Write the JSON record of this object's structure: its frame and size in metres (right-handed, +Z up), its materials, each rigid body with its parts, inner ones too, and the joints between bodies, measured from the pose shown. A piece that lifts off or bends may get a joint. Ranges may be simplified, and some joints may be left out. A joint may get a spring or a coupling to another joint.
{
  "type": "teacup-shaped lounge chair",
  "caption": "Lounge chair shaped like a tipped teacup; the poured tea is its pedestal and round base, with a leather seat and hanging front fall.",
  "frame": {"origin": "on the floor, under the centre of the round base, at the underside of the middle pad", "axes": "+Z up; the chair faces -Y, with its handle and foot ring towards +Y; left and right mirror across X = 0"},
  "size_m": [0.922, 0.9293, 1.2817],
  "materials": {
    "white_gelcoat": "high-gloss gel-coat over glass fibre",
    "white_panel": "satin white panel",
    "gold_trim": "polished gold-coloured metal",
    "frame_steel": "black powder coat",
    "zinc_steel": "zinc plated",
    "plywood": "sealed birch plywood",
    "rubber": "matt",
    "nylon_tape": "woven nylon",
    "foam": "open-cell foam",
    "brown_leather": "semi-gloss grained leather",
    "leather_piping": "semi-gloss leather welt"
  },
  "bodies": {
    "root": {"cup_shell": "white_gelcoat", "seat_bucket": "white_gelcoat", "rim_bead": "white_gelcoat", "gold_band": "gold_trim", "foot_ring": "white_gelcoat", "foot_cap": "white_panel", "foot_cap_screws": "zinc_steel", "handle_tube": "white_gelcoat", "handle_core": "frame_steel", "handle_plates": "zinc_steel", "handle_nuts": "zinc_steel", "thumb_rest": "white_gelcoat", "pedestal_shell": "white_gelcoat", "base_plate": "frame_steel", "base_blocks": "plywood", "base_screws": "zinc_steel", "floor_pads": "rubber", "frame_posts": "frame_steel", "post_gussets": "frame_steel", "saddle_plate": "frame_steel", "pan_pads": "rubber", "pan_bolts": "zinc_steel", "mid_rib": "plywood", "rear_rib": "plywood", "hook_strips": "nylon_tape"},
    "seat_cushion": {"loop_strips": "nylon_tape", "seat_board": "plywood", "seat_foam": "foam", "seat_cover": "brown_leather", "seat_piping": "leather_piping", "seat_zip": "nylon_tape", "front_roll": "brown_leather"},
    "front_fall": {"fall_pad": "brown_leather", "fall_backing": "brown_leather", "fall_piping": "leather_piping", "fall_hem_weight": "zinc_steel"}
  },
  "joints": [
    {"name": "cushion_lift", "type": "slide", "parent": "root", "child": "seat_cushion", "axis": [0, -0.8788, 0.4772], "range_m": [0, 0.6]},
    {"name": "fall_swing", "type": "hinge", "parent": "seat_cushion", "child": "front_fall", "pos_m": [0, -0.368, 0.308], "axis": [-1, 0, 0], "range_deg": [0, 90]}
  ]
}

· · · · ·

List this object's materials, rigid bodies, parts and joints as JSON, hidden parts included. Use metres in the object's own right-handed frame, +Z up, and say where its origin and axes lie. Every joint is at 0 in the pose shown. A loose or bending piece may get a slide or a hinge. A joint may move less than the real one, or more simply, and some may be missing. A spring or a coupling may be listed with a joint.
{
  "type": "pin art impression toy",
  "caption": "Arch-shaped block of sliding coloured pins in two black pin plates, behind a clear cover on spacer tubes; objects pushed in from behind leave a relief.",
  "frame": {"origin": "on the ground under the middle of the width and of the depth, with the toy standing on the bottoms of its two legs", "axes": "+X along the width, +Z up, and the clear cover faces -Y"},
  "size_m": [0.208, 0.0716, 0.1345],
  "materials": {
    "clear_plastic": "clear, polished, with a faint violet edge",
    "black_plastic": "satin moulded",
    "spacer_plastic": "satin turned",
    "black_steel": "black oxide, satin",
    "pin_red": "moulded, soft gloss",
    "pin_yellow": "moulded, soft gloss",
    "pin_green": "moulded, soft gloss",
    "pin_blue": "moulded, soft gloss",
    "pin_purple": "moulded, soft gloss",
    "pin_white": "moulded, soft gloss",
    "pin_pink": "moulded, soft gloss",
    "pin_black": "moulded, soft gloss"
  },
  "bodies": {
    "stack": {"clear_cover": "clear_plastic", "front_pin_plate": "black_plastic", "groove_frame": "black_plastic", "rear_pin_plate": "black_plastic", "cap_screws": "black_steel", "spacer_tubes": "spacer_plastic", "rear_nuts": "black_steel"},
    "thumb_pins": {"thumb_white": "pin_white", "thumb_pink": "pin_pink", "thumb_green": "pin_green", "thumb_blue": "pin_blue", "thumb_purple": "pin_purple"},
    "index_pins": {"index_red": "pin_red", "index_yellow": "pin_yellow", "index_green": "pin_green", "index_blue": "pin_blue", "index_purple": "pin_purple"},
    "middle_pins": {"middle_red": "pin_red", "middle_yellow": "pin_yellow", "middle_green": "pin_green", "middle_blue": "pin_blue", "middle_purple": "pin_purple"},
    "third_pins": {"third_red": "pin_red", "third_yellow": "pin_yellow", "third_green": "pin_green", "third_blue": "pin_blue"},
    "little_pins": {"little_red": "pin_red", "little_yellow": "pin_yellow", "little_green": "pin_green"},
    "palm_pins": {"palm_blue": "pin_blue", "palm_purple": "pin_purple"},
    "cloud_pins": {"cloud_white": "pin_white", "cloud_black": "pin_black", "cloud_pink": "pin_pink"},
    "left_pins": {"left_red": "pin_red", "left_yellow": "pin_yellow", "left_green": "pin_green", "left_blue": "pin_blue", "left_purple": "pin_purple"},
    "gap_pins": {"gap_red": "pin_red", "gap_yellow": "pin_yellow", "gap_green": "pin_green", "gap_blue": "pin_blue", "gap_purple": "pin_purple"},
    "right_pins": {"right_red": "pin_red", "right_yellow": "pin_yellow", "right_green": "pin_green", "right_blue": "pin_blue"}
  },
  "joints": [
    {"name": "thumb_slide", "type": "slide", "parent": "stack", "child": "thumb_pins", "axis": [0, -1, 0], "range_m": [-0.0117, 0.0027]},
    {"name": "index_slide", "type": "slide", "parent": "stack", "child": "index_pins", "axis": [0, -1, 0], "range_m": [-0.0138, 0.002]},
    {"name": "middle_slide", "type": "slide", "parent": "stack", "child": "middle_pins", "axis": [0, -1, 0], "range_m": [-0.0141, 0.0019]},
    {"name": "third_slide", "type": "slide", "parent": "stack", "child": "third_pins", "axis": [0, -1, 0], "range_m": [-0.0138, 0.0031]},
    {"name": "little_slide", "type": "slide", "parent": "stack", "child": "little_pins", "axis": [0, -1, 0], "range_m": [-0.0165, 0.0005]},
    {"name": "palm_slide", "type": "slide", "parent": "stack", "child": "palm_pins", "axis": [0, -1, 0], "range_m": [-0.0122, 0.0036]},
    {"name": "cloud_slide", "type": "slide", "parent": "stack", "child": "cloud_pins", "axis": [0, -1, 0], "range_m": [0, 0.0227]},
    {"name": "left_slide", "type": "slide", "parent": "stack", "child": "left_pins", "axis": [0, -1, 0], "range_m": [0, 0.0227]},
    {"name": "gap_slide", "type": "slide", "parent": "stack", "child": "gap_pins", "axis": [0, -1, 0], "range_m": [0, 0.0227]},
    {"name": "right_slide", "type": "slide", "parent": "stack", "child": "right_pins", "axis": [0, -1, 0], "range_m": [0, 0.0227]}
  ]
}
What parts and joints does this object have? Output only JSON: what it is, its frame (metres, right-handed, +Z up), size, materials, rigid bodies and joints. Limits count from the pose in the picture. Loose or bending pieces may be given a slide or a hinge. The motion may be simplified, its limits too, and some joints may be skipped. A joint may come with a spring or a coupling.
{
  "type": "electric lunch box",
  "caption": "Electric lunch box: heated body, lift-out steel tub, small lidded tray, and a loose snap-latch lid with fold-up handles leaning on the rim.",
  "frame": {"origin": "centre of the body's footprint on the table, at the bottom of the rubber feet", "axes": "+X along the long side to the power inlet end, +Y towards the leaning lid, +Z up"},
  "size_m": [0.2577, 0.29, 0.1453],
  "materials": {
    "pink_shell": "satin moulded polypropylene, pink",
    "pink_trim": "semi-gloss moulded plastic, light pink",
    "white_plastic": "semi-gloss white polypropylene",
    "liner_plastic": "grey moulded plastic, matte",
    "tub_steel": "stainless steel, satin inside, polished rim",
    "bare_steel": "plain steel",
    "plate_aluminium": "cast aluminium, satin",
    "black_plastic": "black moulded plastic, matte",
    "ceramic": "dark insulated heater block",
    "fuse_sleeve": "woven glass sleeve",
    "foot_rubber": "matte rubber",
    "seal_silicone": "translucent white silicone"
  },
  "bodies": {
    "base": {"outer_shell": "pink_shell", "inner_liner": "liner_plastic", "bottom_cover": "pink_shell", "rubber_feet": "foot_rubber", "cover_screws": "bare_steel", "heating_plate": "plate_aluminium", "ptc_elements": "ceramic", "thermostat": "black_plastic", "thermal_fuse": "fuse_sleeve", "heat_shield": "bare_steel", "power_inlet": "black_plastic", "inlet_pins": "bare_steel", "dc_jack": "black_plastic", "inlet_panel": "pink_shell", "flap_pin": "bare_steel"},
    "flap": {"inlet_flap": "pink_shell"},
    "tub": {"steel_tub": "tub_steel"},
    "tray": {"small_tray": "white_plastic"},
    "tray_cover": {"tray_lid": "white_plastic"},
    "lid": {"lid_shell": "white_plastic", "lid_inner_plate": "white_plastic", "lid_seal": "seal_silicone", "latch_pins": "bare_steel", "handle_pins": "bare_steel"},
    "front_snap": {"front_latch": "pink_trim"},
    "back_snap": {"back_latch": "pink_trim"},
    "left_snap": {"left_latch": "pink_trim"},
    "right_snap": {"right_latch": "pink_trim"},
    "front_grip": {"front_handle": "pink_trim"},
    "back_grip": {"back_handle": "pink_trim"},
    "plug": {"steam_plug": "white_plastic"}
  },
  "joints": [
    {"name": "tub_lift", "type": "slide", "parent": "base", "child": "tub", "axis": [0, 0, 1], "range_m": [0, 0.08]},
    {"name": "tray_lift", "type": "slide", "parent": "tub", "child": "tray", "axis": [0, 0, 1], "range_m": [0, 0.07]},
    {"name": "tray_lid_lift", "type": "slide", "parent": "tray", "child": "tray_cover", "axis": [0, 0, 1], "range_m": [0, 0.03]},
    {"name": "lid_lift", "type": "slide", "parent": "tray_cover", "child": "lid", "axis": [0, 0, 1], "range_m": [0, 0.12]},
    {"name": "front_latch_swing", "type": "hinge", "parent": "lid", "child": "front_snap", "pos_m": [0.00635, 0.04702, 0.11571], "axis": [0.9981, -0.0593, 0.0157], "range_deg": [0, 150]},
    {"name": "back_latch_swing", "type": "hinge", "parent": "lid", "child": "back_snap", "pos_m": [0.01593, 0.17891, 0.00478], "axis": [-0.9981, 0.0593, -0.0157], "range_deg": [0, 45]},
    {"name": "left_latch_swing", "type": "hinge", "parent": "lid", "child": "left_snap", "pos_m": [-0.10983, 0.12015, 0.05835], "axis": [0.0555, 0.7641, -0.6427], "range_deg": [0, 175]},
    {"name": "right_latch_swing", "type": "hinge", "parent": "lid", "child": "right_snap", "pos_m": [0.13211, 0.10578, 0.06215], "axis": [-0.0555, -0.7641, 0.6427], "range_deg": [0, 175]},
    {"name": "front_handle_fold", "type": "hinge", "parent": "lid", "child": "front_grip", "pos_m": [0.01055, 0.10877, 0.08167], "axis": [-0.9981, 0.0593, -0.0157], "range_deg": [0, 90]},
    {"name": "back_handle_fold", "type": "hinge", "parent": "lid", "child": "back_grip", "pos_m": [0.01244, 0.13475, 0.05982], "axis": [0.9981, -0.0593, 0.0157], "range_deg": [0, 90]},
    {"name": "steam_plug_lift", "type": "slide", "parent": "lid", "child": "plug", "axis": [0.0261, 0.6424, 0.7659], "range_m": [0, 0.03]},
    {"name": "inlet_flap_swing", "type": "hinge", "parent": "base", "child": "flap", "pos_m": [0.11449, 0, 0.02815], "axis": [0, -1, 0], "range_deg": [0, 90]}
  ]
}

· · · · ·

Above are the records. Identify each line that contains the word "handed".

Write the JSON record of this object's structure: its frame and size in metres (right-handed, +Z up), its materials, each rigid body with its parts, inner ones too, and the joints between bodies, measured from the pose shown. A piece that lifts off or bends may get a joint. Ranges may be simplified, and some joints may be left out. A joint may get a spring or a coupling to another joint.
List this object's materials, rigid bodies, parts and joints as JSON, hidden parts included. Use metres in the object's own right-handed frame, +Z up, and say where its origin and axes lie. Every joint is at 0 in the pose shown. A loose or bending piece may get a slide or a hinge. A joint may move less than the real one, or more simply, and some may be missing. A spring or a coupling may be listed with a joint.
What parts and joints does this object have? Output only JSON: what it is, its frame (metres, right-handed, +Z up), size, materials, rigid bodies and joints. Limits count from the pose in the picture. Loose or bending pieces may be given a slide or a hinge. The motion may be simplified, its limits too, and some joints may be skipped. A joint may come with a spring or a coupling.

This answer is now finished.